AIM OF THE TASK
Pull out every line below that holds the word "scene".
+===+
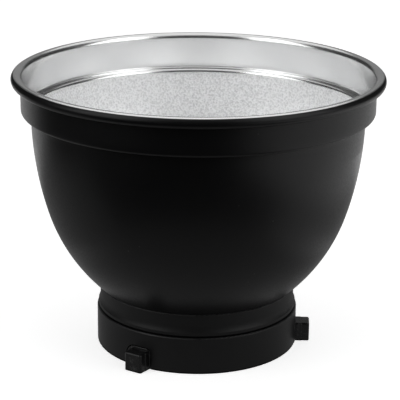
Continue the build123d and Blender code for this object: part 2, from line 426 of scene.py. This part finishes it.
def spun_aluminium(name, ring_depth, roughness):
    """Clear-finished spun aluminium: fine lathe rings, a little haze, and faint smudges."""
    made, tree, shader = new_material(name)
    where = place(tree)
    rings = grain(tree, lathe_place(tree, 0.006), 0.5 * MM, 3.0)
    haze = grain(tree, where, 14 * MM, 4.0)
    dust = grain(tree, where, 0.7 * MM)
    tint = blend_colours(tree, haze, (0.93, 0.935, 0.94), (0.985, 0.985, 0.98))
    tree.links.new(tint, shader.inputs["Base Color"])
    tree.links.new(ramp(tree, maths(tree, "ADD", haze, dust), 0.7, 1.3, roughness - 0.02, roughness + 0.03),
                   shader.inputs["Roughness"])
    shader.inputs["Metallic"].default_value = 1.0
    raise_by(tree, shader, (rings, ring_depth), (dust, 0.004 * MM))
    return made


def hammered_aluminium():
    """Clear-finished aluminium on the hammer marks: small facets in the bump, a painted glint and shade that
    make the colour paler and darker along the same noise, and a fine grain.
    """
    made, tree, shader = new_material("hammered_aluminium")
    where = place(tree)
    facets = grain(tree, where, 1.2 * MM, 1.0)
    fine = grain(tree, where, 0.6 * MM)
    haze = grain(tree, where, 14 * MM, 4.0)
    # Painted glints and shade: the colour turns paler and darker with the facets' noise, the same noise that
    # bumps them
    painted_facet_glint = ramp(tree, facets, 0.32, 0.60, 0.0, 1.0)
    tint = blend_colours(tree, painted_facet_glint, (0.76, 0.763, 0.766), (0.99, 0.993, 0.996))
    tree.links.new(tint, shader.inputs["Base Color"])
    tree.links.new(ramp(tree, haze, 0.3, 0.7, 0.28, 0.33), shader.inputs["Roughness"])
    shader.inputs["Metallic"].default_value = 0.45
    raise_by(tree, shader, (facets, 0.34 * MM), (fine, 0.04 * MM))
    return made


def turned_black(name, dark, light, roughness, ring_size, ring_depth, edge):
    """Black on a turned part: tool rings, clouds, a fine tooth, and a painted highlight: a paler band along
    the edge at (radius, height).
    """
    made, tree, shader = new_material(name)
    where = place(tree)
    rings = grain(tree, lathe_place(tree, 0.01), ring_size)
    tooth = grain(tree, where, 0.5 * MM)
    cloud = grain(tree, where, 9 * MM, 3.0)
    across, height = from_axis(tree)
    reach = maths(tree, "ADD", across, height)
    # Painted highlight: a paler band along the edge at (radius, height), broken up by the clouds, standing
    # for the light line on the edge's rounding
    corner = ramp(tree, reach, sum(edge) - 0.95 * MM, sum(edge) - 0.6 * MM, 0.0, 1.0)
    paler_mask = maths(tree, "MULTIPLY", corner, ramp(tree, cloud, 0.35, 0.65, 0.35, 1.0))
    body = blend_colours(tree, cloud, dark, light)
    # Base colour: the clouds, with the paler painted-highlight band over them at the edge
    tree.links.new(blend_colours(tree, paler_mask, body, (0.035, 0.035, 0.036)), shader.inputs["Base Color"])
    uneven = ramp(tree, tooth, 0.3, 0.7, roughness - 0.05, roughness + 0.06)
    tree.links.new(uneven, shader.inputs["Roughness"])
    raise_by(tree, shader, (rings, ring_depth), (tooth, 0.010 * MM))
    shader.inputs["Specular IOR Level"].default_value = 0.36
    return made


def cast_black():
    """Black paint over a die casting: a soft unevenness, a pebbled tooth and paler rubbed places."""
    made, tree, shader = new_material("cast_black")
    where = place(tree)
    swell = grain(tree, where, 5 * MM)
    tooth = grain(tree, where, 0.45 * MM, 3.0)
    paler_mask = ramp(tree, grain(tree, where, 3.5 * MM, 4.0), 0.56, 0.70, 0.0, 1.0)
    body = blend_colours(tree, swell, (0.0045, 0.0045, 0.0048), (0.0080, 0.0080, 0.0084))
    tree.links.new(blend_colours(tree, paler_mask, body, (0.05, 0.05, 0.05)), shader.inputs["Base Color"])
    tree.links.new(ramp(tree, tooth, 0.3, 0.7, 0.24, 0.34), shader.inputs["Roughness"])
    raise_by(tree, shader, (swell, 0.05 * MM), (tooth, 0.012 * MM))
    shader.inputs["Specular IOR Level"].default_value = 0.42
    return made


def screw_metal(name, dark, light, roughness, metallic):
    """A screw's finish: small mottling and a fine tooth."""
    made, tree, shader = new_material(name)
    where = place(tree)
    mottle = grain(tree, where, 1.2 * MM, 3.0)
    tooth = grain(tree, where, 0.15 * MM)
    tree.links.new(blend_colours(tree, mottle, dark, light), shader.inputs["Base Color"])
    uneven = ramp(tree, mottle, 0.3, 0.7, roughness - 0.06, roughness + 0.08)
    tree.links.new(uneven, shader.inputs["Roughness"])
    shader.inputs["Metallic"].default_value = metallic
    raise_by(tree, shader, (tooth, 0.004 * MM))
    return made


def cover(piece, material):
    """Puts one material on a piece, in each of its material slots."""
    if not piece.data.materials:
        piece.data.materials.append(material)
    for material_slot in piece.material_slots:
        material_slot.link = "OBJECT"
        material_slot.material = material


def soften(piece):
    """Shades a CAD node's round faces smooth, and keeps its edges."""
    split = piece.modifiers.new("edges", "EDGE_SPLIT")
    split.split_angle = radians(NODE_EDGE)


def make_floor():
    """A pale floor that glows a little. The object doesn't reflect it: the table lights stand for it."""
    mesh = bpy.data.meshes.new("floor")
    corners = [(x * FLOOR_REACH, y * FLOOR_REACH, 0) for x, y in ((-1, -1), (1, -1), (1, 1), (-1, 1))]
    mesh.from_pydata(corners, [], [(0, 1, 2, 3)])
    floor = bpy.data.objects.new("floor", mesh)
    bpy.context.scene.collection.objects.link(floor)
    floor.visible_glossy = False
    floor.visible_diffuse = False
    made, _, shader = new_material("pale_floor")
    shader.inputs["Base Color"].default_value = (0.8, 0.8, 0.8, 1)
    shader.inputs["Roughness"].default_value = 0.9
    shader.inputs["Specular IOR Level"].default_value = 0.0
    shader.inputs["Emission Color"].default_value = (1, 1, 1, 1)
    shader.inputs["Emission Strength"].default_value = FLOOR_GLOW
    floor.data.materials.append(made)


def make_world():
    """White to the camera. To the object, a dim room with a paler wall behind it."""
    world = bpy.data.worlds.new("room")
    bpy.context.scene.world = world
    world.use_nodes = True
    tree = world.node_tree
    background = tree.nodes["Background"]
    parts = add_node(tree, "ShaderNodeSeparateXYZ")
    tree.links.new(add_node(tree, "ShaderNodeTexCoord").outputs["Generated"], parts.inputs[0])
    x, y, z = parts.outputs
    ceiling = ramp(tree, z, 0.3, 0.85, CEILING_DIM, CEILING_BRIGHT)
    strip = ramp(tree, maths(tree, "ABSOLUTE", x), 0.30, 0.45, 1.0, 0.0)
    wall = maths(tree, "MULTIPLY", strip, ramp(tree, y, 0.1, 0.3, 0.0, WALL_BRIGHT))
    seen = add_node(tree, "ShaderNodeLightPath").outputs["Is Camera Ray"]
    strength = maths(tree, "MAXIMUM", maths(tree, "MAXIMUM", ceiling, wall), seen)
    tree.links.new(strength, background.inputs["Strength"])
    background.inputs["Color"].default_value = (1, 1, 1, 1)


def soft_box(name, position, target, width, height, radiance):
    """A flat light with an even face, aimed at a point."""
    light = bpy.data.lights.new(name, "AREA")
    light.shape = "RECTANGLE"
    light.size = width
    light.size_y = height
    light.energy = radiance * pi * width * height
    box = bpy.data.objects.new(name, light)
    box.location = position
    box.rotation_euler = (Vector(target) - Vector(position)).to_track_quat("-Z", "Y").to_euler()
    box.visible_camera = False
    bpy.context.scene.collection.objects.link(box)
    return box


def table_light(name, spot, width, depth, radiance, shape="RECTANGLE"):
    """The light that a stretch of the table sends up."""
    box = soft_box(name, (*spot, TABLE_LIGHT_HEIGHT), (*spot, 1.0), width, depth, radiance)
    box.data.shape = shape


def bowl_lamps():
    """Narrow lamps round the axis that shine through the bowl's mouth, each on the wall across from it."""
    mouth = Vector((0, 0, HAMMER_TOP))
    for number in range(LAMP_COUNT):
        turn = (number + 0.5) * 2 * pi / LAMP_COUNT
        lean = radians(LAMP_LEAN)
        away = Vector((sin(lean) * cos(turn), sin(lean) * sin(turn), cos(lean)))
        light = bpy.data.lights.new("bowl_lamp", "SPOT")
        light.energy = LAMP_POWER
        light.spot_size = radians(LAMP_CONE)
        light.spot_blend = LAMP_BLEND
        light.shadow_soft_size = LAMP_SIZE
        lamp = bpy.data.objects.new("bowl_lamp", light)
        lamp.location = mouth + away * LAMP_DISTANCE
        lamp.rotation_euler = (-away).to_track_quat("-Z", "Y").to_euler()
        lamp.visible_camera = False
        bpy.context.scene.collection.objects.link(lamp)


def make_lights():
    """Boxes above and at both sides in front, the table's own light, and the lamps for the bowl."""
    bowl_lamps()
    soft_box("top_box", (0.0, 0.55, 1.5), (0.0, 0.55, 0.0), width=2.2, height=2.4, radiance=0.58)
    soft_box("right_box", (1.2, -0.86, 1.3), (0.0, -0.86, 1.3), width=1.5, height=2.1, radiance=1.3)
    soft_box("left_box", (-1.2, -0.86, 1.3), (0.0, -0.86, 1.3), width=1.5, height=2.1, radiance=1.3)
    table_light("right_table", (0.95, 0.0), width=1.4, depth=1.2, radiance=0.8)
    table_light("back_table", (0.0, 0.82), width=1.2, depth=1.15, radiance=0.9)
    table_light("near_table", (0.0, -0.03), width=0.36, depth=0.36, radiance=0.16, shape="DISK")
    table_light("left_near", (-0.26, 0.12), width=0.28, depth=0.5, radiance=0.22)
    table_light("right_near", (0.19, 0.1), width=0.12, depth=0.5, radiance=0.25)


def make_camera():
    """A camera in front and a little above, aimed at a point on the reflector's axis."""
    data = bpy.data.cameras.new("camera")
    data.lens = CAMERA_LENS
    data.shift_x = CAMERA_SHIFT
    camera = bpy.data.objects.new("camera", data)
    rise = radians(CAMERA_ELEVATION)
    back = Vector((0, -cos(rise), sin(rise)))
    level_right = Vector((1, 0, 0))
    level_up = back.cross(level_right)
    roll = radians(CAMERA_ROLL)
    right = level_right * cos(roll) + level_up * sin(roll)
    up = level_up * cos(roll) - level_right * sin(roll)
    spot = Vector((0, 0, CAMERA_HEIGHT_AIM)) + back * CAMERA_DISTANCE
    camera.matrix_world = Matrix.Translation(spot) @ Matrix((right, up, back)).transposed().to_4x4()
    bpy.context.scene.collection.objects.link(camera)
    bpy.context.scene.camera = camera


def finish_cad_nodes():
    """Materials on the nodes that stay as the CAD made them."""
    ring_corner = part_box("bayonet_ring")[1]
    neck = turned_black("neck_black", (0.0028, 0.0028, 0.0030), (0.0050, 0.0050, 0.0053), roughness=0.50,
                        ring_size=0.9 * MM, ring_depth=0.012 * MM, edge=(NECK_RADIUS, NECK_TOP))
    ring = turned_black("ring_black", (0.0030, 0.0030, 0.0033), (0.0055, 0.0055, 0.0058), roughness=0.40,
                        ring_size=0.7 * MM, ring_depth=0.014 * MM, edge=(ring_corner.x, ring_corner.z))
    cast = cast_black()
    bright = spun_aluminium("turned_aluminium", ring_depth=0.012 * MM, roughness=0.30)
    steel = screw_metal("screw_steel", (0.42, 0.42, 0.43), (0.56, 0.56, 0.57),
                        roughness=0.30, metallic=1.0)
    black = screw_metal("screw_black", (0.012, 0.012, 0.013), (0.03, 0.03, 0.032),
                        roughness=0.42, metallic=0.6)
    finishes = {"neck_ring": neck, "bayonet_ring": ring, "throat_clamp_ring": bright, "throat_screws": steel,
                "ring_screws": black}
    for number in (1, 2, 3):
        finishes[f"bayonet_lug_{number}"] = cast
        finishes[f"lug_screws_{number}"] = black
    for node, material in finishes.items():
        cover(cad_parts[node], material)
        soften(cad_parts[node])


def finish_skins():
    """Materials, slots and body of the three skins, which stand for the CAD's shell."""
    coat, bright, hammered = make_skins()
    cover(coat, black_enamel())
    cover(bright, spun_aluminium("spun_aluminium", ring_depth=0.004 * MM, roughness=0.20))
    cover(hammered, hammered_aluminium())
    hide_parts("reflector_shell")
    for skin in (coat, bright, hammered):
        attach(skin, "root")


bpy.context.scene.view_settings.view_transform = "Standard"
make_camera()
make_world()
make_lights()
make_floor()
finish_cad_nodes()
finish_skins()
+===+
SOLUTION
Continue the build123d and Blender code for this object: part 2, from line 426 of scene.py. This part finishes it.
    bpy.context.scene.collection.objects.link(floor)
    bpy.context.scene.world = world
    bpy.context.scene.collection.objects.link(box)
        bpy.context.scene.collection.objects.link(lamp)
    bpy.context.scene.collection.objects.link(camera)
    bpy.context.scene.camera = camera
bpy.context.scene.view_settings.view_transform = "Standard"